L’administration Trump, conformément à son programme réactionnaire de «l’Amérique d’abord», cherche à réorganiser l’ALÉNA afin de constituer un bloc protectionniste nord-américain plus explicite, fermement sous la domination de Washington. Au nom du «commerce équitable», les négociateurs américains demandent des concessions massives de la part du Mexique, incluant l’élimination de son surplus commercial de 50 milliards $ vis-à-vis des États-Unis. Le Canada, comme l’a montré la décision du département du Commerce américain d’imposer des droits compensatoires et des tarifs antidumping de 300% sur les avions C-Series de Bombardier, fait également face à des demandes difficiles à accepter.
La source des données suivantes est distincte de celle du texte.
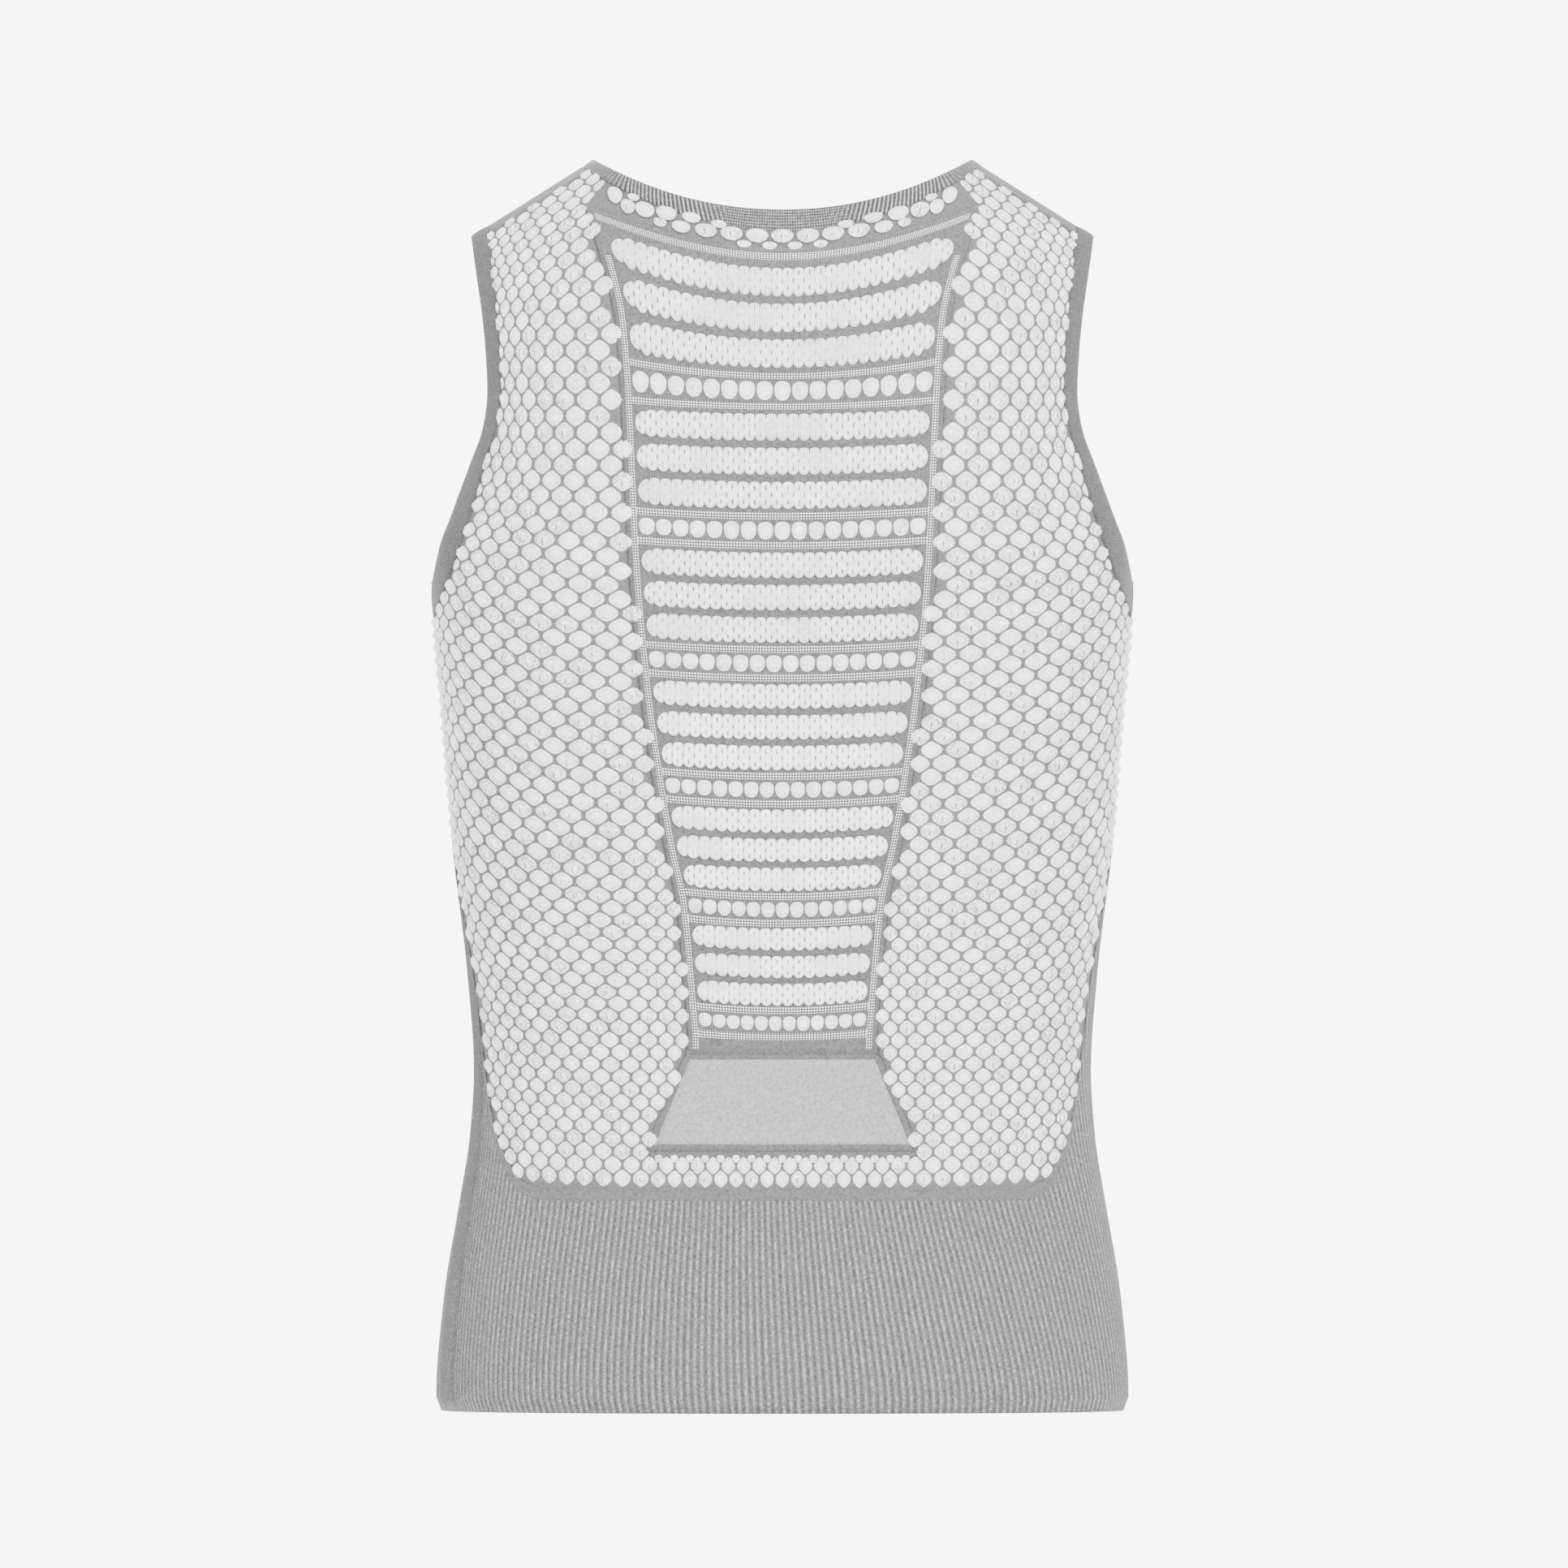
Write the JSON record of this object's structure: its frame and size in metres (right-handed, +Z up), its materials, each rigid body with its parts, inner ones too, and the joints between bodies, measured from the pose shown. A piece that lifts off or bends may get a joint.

Mais la principale cible de Trump est les grands rivaux économiques des États-Unis à l’échelle mondiale: la Chine, l’Allemagne, et dans une moindre mesure, le Japon. Les négociateurs américains abordent les négociations de l’ALÉNA dans l’optique d’en faire une meilleure plate-forme pour rivaliser pour les marchés, ressources et profits à travers le monde. En pleins pourparlers entourant l’ALÉNA, Washington a pris une série de mesures commerciales qui visent expressément l’Allemagne et la Chine, incluant le déclenchement d’une enquête afin de savoir si l’importation d’acier et d’aluminium met en péril la «sécurité nationale» des États-Unis.

Cette attitude agressive va de pair avec une escalade continue des offensives militaires et stratégiques au Moyen-Orient et contre la Russie et la Chine, incluant des menaces répétées au cours des dernières semaines de la part de Trump et du secrétaire à la Défense James Mattis «d’anéantir» la Corée du Nord, un proche allié de Pékin.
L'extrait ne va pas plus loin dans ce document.